▶ [Exercise prompt]: Output only the lines running from the line bearing "on_circle(CORE_RADIUS, a, TOPPING_FOOT))" through the line bearing "for node in", character for character.

##########

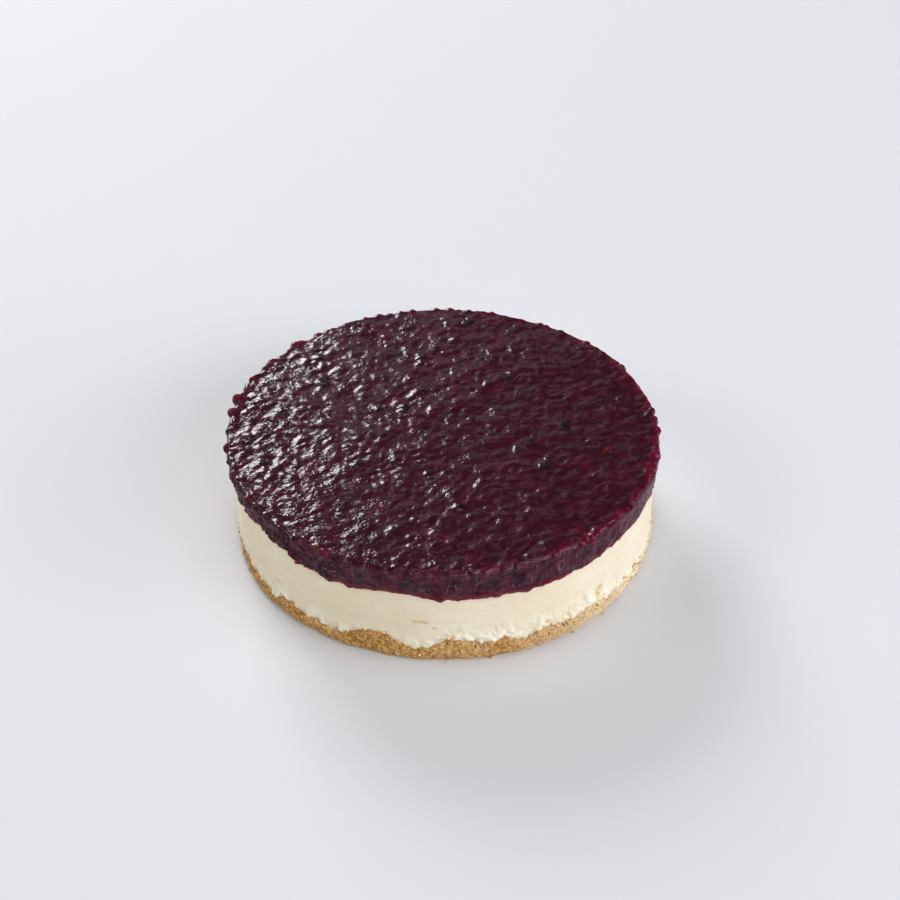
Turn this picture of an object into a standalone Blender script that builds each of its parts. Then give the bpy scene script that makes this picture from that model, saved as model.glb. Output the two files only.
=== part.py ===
"""A whole round cheesecake, 152 mm across: a pressed crumb base, a cream cheese layer and a set fruit
topping. Metres, +Z up, the origin at the centre of the underside, the shown side towards -Y.

Each layer is one solid that runs through the cake. It is skinned from rings of points, which start at
the centre of its underside, go up its wall and end at the centre of its top.
"""

import math
import random

import bmesh
import bpy
from mathutils import Vector, noise

# Driving dimensions of the whole cake
RIM_RADIUS = 0.0760
CAKE_HEIGHT = 0.0396
BASE_THICKNESS = 0.0055
TOPPING_THICKNESS = 0.0122
TOPPING_FOOT = CAKE_HEIGHT - TOPPING_THICKNESS
LAYER_GAP = 0.0003

# The walls lean in below the topping's rim, and the rim sits a little to the left of the base
BASE_RADIUS = 0.0750
CHEESE_RADIUS = 0.0746
TOPPING_FOOT_RADIUS = 0.0749
RIM_SHIFT = -0.0006
CORE_RADIUS = 0.0600

# Places where the rim stands out a little, by azimuth, rise and half width in degrees
RIM_HUMPS = ((38, 0.0008, 24), (92, 0.0004, 18))

# Fineness of the skins: the top has a ring of points every 2 mm, with six more points on each
TOP_RINGS = 36
POINTS_PER_RING = 6
RIM_POINTS = TOP_RINGS * POINTS_PER_RING
CORE_POINTS = 36

# Relief of the topping: slow swells, streaks left by the spatula, pulp and small whole berries
SWELL_SIZE, SWELL_RISE = 0.026, 0.00045
STREAK_LENGTH, STREAK_WIDTH, STREAK_RISE = 0.0130, 0.0050, 0.00050
STREAK_ANGLE, STREAK_FAN = math.radians(34), math.radians(-16)
PULP_SIZE, PULP_RISE = 0.0048, 0.00100
PULP_MEAN = 0.6
BERRIES, BERRY_SPACING, BERRY_SEED = 90, 0.0066, 11
BERRY_SMALLEST, BERRY_LARGEST = 0.0015, 0.0025
BERRY_SHOWING, BERRY_SUNK = 1.1, 0.5
RIM_DROP, RIM_BEND = 0.0005, 0.04

# Relief of the walls
TOPPING_WALL_WAVE, TOPPING_WALL_RISE = 0.0060, 0.00035
CHEESE_WAVE, CHEESE_RISE = 0.0300, 0.00025
TORN_SIZE, TORN_DEPTH, TORN_REACH = 0.0052, 0.00100, 0.55
CRUMB_SIZE, CRUMB_RISE, BASE_BULGE = 0.0038, 0.00050, 0.0003

# The line where the topping ends on the cheese, and the line where the crumb base ends on the wall.
# Each is a lowest height with small waves, and humps by azimuth, rise and half width.
FOOT_LOWEST, FOOT_WAVE, FOOT_RISE = 0.0267, 0.0060, 0.00040
FOOT_HUMPS = (
    (-143, 0.0036, 13),
    (-102, 0.0022, 7),
    (-33, 0.0020, 18),
    (48, 0.0014, 16),
    (126, 0.0021, 18),
)
EDGE_LOWEST, EDGE_WAVE, EDGE_RISE = 0.0036, 0.0042, 0.00045
EDGE_HUMPS = (
    (-136, 0.0032, 3),
    (-125, 0.0019, 3.5),
    (-108, 0.0064, 7.5),
    (-88, 0.0056, 6),
    (-76, 0.0040, 6.5),
    (-64, 0.0027, 4.5),
    (-49, 0.0036, 9.5),
    (-31, 0.0022, 7),
    (-6, 0.0019, 11),
    (24, 0.0042, 8),
    (47, 0.0021, 6),
    (71, 0.0037, 9),
    (102, 0.0024, 6),
    (119, 0.0049, 8),
    (148, 0.0023, 7),
    (171, 0.0010, 8),
)


def clear_scene():
    for item in list(bpy.data.objects):
        bpy.data.objects.remove(item, do_unlink=True)


def mix(start, end, share):
    return start + (end - start) * share


def on_circle(radius, azimuth, z, shift=0):
    return Vector((radius * math.cos(azimuth) + shift, radius * math.sin(azimuth), z))


def wave(point, size, seed):
    """Smooth noise from -1 to 1, with bumps about this size."""
    return noise.noise(point / size + Vector((0, 0, seed)))


def dome(distance, radius):
    """Height of a round bump of height 1 at this distance from its middle."""
    share = min(distance / radius, 1)
    return math.sqrt(1 - share * share)


def humps_at(azimuth, humps):
    """Sum of smooth humps, each given by its middle, its rise and its half width in degrees."""
    total = 0
    for middle, rise, half_width in humps:
        turn = math.remainder(azimuth - math.radians(middle), math.tau) / math.radians(half_width)
        total += rise * math.exp(-turn * turn)
    return total


def rim_radius(azimuth):
    return RIM_RADIUS + humps_at(azimuth, RIM_HUMPS)


def topping_foot(azimuth):
    rim = on_circle(RIM_RADIUS, azimuth, 0)
    return FOOT_LOWEST + FOOT_RISE * wave(rim, FOOT_WAVE, 2) + humps_at(azimuth, FOOT_HUMPS)


def base_edge(azimuth):
    rim = on_circle(RIM_RADIUS, azimuth, 0)
    return EDGE_LOWEST + EDGE_RISE * wave(rim, EDGE_WAVE, 4) + humps_at(azimuth, EDGE_HUMPS)


def scatter_berries():
    """Whole berries that stand out of the top, as (x, y, radius), spread evenly over it."""
    draw = random.Random(BERRY_SEED)
    berries = []
    while len(berries) < BERRIES:
        reach = (RIM_RADIUS - BERRY_SMALLEST) * math.sqrt(draw.random())
        azimuth = draw.uniform(-math.pi, math.pi)
        radius = draw.uniform(BERRY_SMALLEST, BERRY_LARGEST)
        x = reach * math.cos(azimuth)
        y = reach * math.sin(azimuth)
        if all(math.hypot(x - a, y - b) > BERRY_SPACING for a, b, _ in berries):
            berries.append((x, y, radius))
    return berries


def streak_height(x, y):
    """The spatula's streaks, which fan out slowly across the top."""
    angle = STREAK_ANGLE + STREAK_FAN * y / RIM_RADIUS
    along = x * math.cos(angle) + y * math.sin(angle)
    across = y * math.cos(angle) - x * math.sin(angle)
    return STREAK_RISE * wave(Vector((along * STREAK_WIDTH / STREAK_LENGTH, across, 0)), STREAK_WIDTH, 3)


def pulp_height(point):
    """Rounded lumps of pulp, side by side."""
    nearest = noise.voronoi(point / PULP_SIZE)[0][0]
    return PULP_RISE * (dome(nearest, 1) - PULP_MEAN)


def topping_height(x, y, berries):
    """The height of the topping's top, from the middle of its rim."""
    point = Vector((x, y, 0))
    height = SWELL_RISE * wave(point, SWELL_SIZE, 1) + streak_height(x, y) + pulp_height(point)
    for berry_x, berry_y, radius in berries:
        distance = math.hypot(x - berry_x, y - berry_y)
        if distance < radius:
            height = max(height, radius * (BERRY_SHOWING * dome(distance, radius) - BERRY_SUNK))
    bend = min(max(0, math.hypot(x, y) / RIM_RADIUS - 1 + RIM_BEND) / RIM_BEND, 1)
    return CAKE_HEIGHT + height - RIM_DROP * bend * bend


def topping_wall(azimuth, share, berries):
    """A point of the topping's wall, share 0 at its foot and 1 at its rim."""
    rim = on_circle(rim_radius(azimuth), azimuth, 0)
    z = mix(topping_foot(azimuth), topping_height(rim.x, rim.y, berries), share)
    wobble = TOPPING_WALL_RISE * wave(rim + Vector((0, 0, z)), TOPPING_WALL_WAVE, 5)
    radius = mix(TOPPING_FOOT_RADIUS, rim_radius(azimuth), share) + wobble
    return on_circle(radius, azimuth, z, RIM_SHIFT * share)


def cheese_wall(azimuth, share):
    """A point of the cheese's wall, torn near the crumb base and smooth above."""
    z = mix(base_edge(azimuth) + LAYER_GAP, topping_foot(azimuth) - LAYER_GAP, share)
    point = on_circle(CHEESE_RADIUS, azimuth, z)
    torn = max(0, 1 - share / TORN_REACH) * max(0, wave(point, TORN_SIZE, 6))
    radius = CHEESE_RADIUS + CHEESE_RISE * wave(point, CHEESE_WAVE, 7) - TORN_DEPTH * torn
    return on_circle(radius, azimuth, z)


def base_wall(azimuth, share):
    """A point of the crumb base's wall."""
    z = base_edge(azimuth) * share
    grain = CRUMB_RISE * wave(on_circle(BASE_RADIUS, azimuth, z), CRUMB_SIZE, 8)
    return on_circle(BASE_RADIUS + BASE_BULGE * math.sin(math.pi * share) + grain, azimuth, z)


def ring(count, place):
    """Points at even azimuths, each where place puts it."""
    return [place(math.tau * step / count) for step in range(count)]


def zip_rings(mesh, lower, upper):
    """Triangles between two rings of vertices, which may differ in number."""
    low = high = 0
    while low < len(lower) or high < len(upper):
        start, opposite = lower[low % len(lower)], upper[high % len(upper)]
        if (low + 0.5) / len(lower) <= (high + 0.5) / len(upper):
            low += 1
            mesh.faces.new((start, lower[low % len(lower)], opposite))
        else:
            high += 1
            mesh.faces.new((start, upper[high % len(upper)], opposite))


def fan(mesh, centre, loop):
    """Triangles between a centre and the ring round it, facing along the ring's axis."""
    for step, corner in enumerate(loop):
        mesh.faces.new((centre, corner, loop[(step + 1) % len(loop)]))


def skinned_solid(name, bottom, rings, top, material):
    """One closed body from the centre of its underside, through its rings, to the centre of its top."""
    mesh = bmesh.new()
    loops = [[mesh.verts.new(point) for point in points] for points in rings]
    fan(mesh, mesh.verts.new(bottom), loops[0][::-1])
    for lower, upper in zip(loops, loops[1:]):
        zip_rings(mesh, lower, upper)
    fan(mesh, mesh.verts.new(top), loops[-1])
    data = bpy.data.meshes.new(name)
    mesh.to_mesh(data)
    mesh.free()
    data.materials.append(material)
    data.shade_smooth()
    data.set_sharp_from_angle(angle=math.radians(60))
    bpy.context.scene.collection.objects.link(bpy.data.objects.new(name, data))


def food_material(name, colour, roughness):
    material = bpy.data.materials.new(name)
    material.use_nodes = True
    shader = material.node_tree.nodes["Principled BSDF"]
    shader.inputs["Base Color"].default_value = (*colour, 1)
    shader.inputs["Roughness"].default_value = roughness
    shader.inputs["Metallic"].default_value = 0
    return material


def build_base():
    """The pressed biscuit crumbs: a flat underside, a grainy wall and an uneven upper edge."""
    walls = [ring(RIM_POINTS, lambda a, s=share: base_wall(a, s)) for share in (0, 0.5, 1)]
    under = ring(CORE_POINTS, lambda a: on_circle(CORE_RADIUS, a, 0))
    core = ring(CORE_POINTS, lambda a: on_circle(CORE_RADIUS, a, BASE_THICKNESS))
    material = food_material("biscuit_crumb", (0.48, 0.25, 0.08), 0.9)
    top = Vector((0, 0, BASE_THICKNESS))
    skinned_solid("crumb_base", Vector(), [under, *walls, core], top, material)


def build_cheese():
    """The cream cheese layer, which follows the crumbs below and the topping above."""
    low, high = BASE_THICKNESS + LAYER_GAP, TOPPING_FOOT - LAYER_GAP
    walls = [ring(RIM_POINTS, lambda a, s=share: cheese_wall(a, s)) for share in (0, 0.14, 0.3, 0.6, 1)]
    under = ring(CORE_POINTS, lambda a: on_circle(CORE_RADIUS, a, low))
    core = ring(CORE_POINTS, lambda a: on_circle(CORE_RADIUS, a, high))
    material = food_material("cream_cheese", (0.84, 0.75, 0.55), 0.45)
    skinned_solid("cheese_layer", Vector((0, 0, low)), [under, *walls, core], Vector((0, 0, high)), material)


def build_topping():
    """The set fruit topping, with streaks, pulp and berries all over its top."""
    berries = scatter_berries()

    def top_point(share, azimuth):
        reach = rim_radius(azimuth) * share
        flat = on_circle(reach, azimuth, 0)
        return on_circle(reach, azimuth, topping_height(flat.x, flat.y, berries), RIM_SHIFT)

    under = ring(CORE_POINTS, lambda a: on_circle(CORE_RADIUS, a, TOPPING_FOOT))
    walls = [
        ring(RIM_POINTS, lambda a, s=share: topping_wall(a, s, berries)) for share in (0, 0.35, 0.72, 1)
    ]
    tops = [
        ring(index * POINTS_PER_RING, lambda a, s=index / TOP_RINGS: top_point(s, a))
        for index in range(TOP_RINGS - 1, 0, -1)
    ]
    material = food_material("berry_jelly", (0.045, 0.004, 0.012), 0.2)
    bottom = Vector((0, 0, TOPPING_FOOT))
    skinned_solid("fruit_topping", bottom, [under, *walls, *tops], top_point(0, 0), material)


clear_scene()
build_base()
build_cheese()
build_topping()
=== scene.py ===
import math
import random
from collections import namedtuple

import bmesh
import bpy
from mathutils import Euler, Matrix, Vector, kdtree, noise


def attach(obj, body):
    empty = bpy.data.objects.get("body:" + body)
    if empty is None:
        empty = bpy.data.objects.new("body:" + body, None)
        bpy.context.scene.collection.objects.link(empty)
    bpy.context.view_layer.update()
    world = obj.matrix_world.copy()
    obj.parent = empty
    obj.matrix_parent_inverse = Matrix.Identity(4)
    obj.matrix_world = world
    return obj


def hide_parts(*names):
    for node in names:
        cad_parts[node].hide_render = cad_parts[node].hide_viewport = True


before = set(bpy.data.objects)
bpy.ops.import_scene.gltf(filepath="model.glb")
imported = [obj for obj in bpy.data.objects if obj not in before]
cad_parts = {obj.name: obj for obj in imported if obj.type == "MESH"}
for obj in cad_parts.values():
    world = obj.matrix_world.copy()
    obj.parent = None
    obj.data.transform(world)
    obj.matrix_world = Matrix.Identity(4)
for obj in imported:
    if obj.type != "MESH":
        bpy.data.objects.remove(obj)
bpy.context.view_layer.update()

# Sizes of the cake, as in its solids: metres, +Z up, the shown side towards -Y
RIM_RADIUS = 0.0760
CAKE_HEIGHT = 0.0396
BASE_THICKNESS = 0.0055
TOPPING_FOOT = CAKE_HEIGHT - 0.0122
BASE_RADIUS = 0.0750
CHEESE_RADIUS = 0.0746
TOPPING_FOOT_RADIUS = 0.0749
RIM_SHIFT = -0.0006
CORE_RADIUS = 0.0600

# The spatula's streaks: their direction at the middle, and how far they turn towards the back
STREAK_ANGLE, STREAK_FAN = math.radians(34), math.radians(-16)

# Humps round the cake: (azimuth in degrees, rise, half width in degrees)
RIM_HUMPS = ((38, 0.0008, 24), (92, 0.0004, 18))
FOOT_LOWEST = 0.0267
FOOT_HUMPS = (
    (-143, 0.0036, 13), (-102, 0.0022, 7), (-33, 0.0020, 18), (48, 0.0014, 16), (126, 0.0021, 18),
)
FOOT_DRIPS = (
    (-131, 0.0006, 1.5), (-91.5, 0.0006, 1.1), (-140, 0.0004, 0.9), (-70, 0.0004, 1.4), (35, 0.0009, 1.3),
)
EDGE_LOWEST = 0.0036
EDGE_HUMPS = (
    (-136, 0.0032, 3), (-125, 0.0019, 3.5), (-108, 0.0064, 7.5), (-88, 0.0056, 6), (-76, 0.0040, 6.5),
    (-64, 0.0027, 4.5), (-49, 0.0036, 9.5), (-31, 0.0022, 7), (-6, 0.0019, 11), (24, 0.0042, 8),
    (47, 0.0021, 6), (71, 0.0037, 9), (102, 0.0024, 6), (119, 0.0049, 8), (148, 0.0023, 7),
    (171, 0.0010, 8),
)
BASE_HOLLOWS = ((-174, 0.0011, 15), (-22, 0.0007, 16))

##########

▶ [Solved exercise]:
    under = ring(CORE_POINTS, lambda a: on_circle(CORE_RADIUS, a, TOPPING_FOOT))
    walls = [
        ring(RIM_POINTS, lambda a, s=share: topping_wall(a, s, berries)) for share in (0, 0.35, 0.72, 1)
    ]
    tops = [
        ring(index * POINTS_PER_RING, lambda a, s=index / TOP_RINGS: top_point(s, a))
        for index in range(TOP_RINGS - 1, 0, -1)
    ]
    material = food_material("berry_jelly", (0.045, 0.004, 0.012), 0.2)
    bottom = Vector((0, 0, TOPPING_FOOT))
    skinned_solid("fruit_topping", bottom, [under, *walls, *tops], top_point(0, 0), material)


clear_scene()
build_base()
build_cheese()
build_topping()
=== scene.py ===
import math
import random
from collections import namedtuple

import bmesh
import bpy
from mathutils import Euler, Matrix, Vector, kdtree, noise


def attach(obj, body):
    empty = bpy.data.objects.get("body:" + body)
    if empty is None:
        empty = bpy.data.objects.new("body:" + body, None)
        bpy.context.scene.collection.objects.link(empty)
    bpy.context.view_layer.update()
    world = obj.matrix_world.copy()
    obj.parent = empty
    obj.matrix_parent_inverse = Matrix.Identity(4)
    obj.matrix_world = world
    return obj


def hide_parts(*names):
    for node in names:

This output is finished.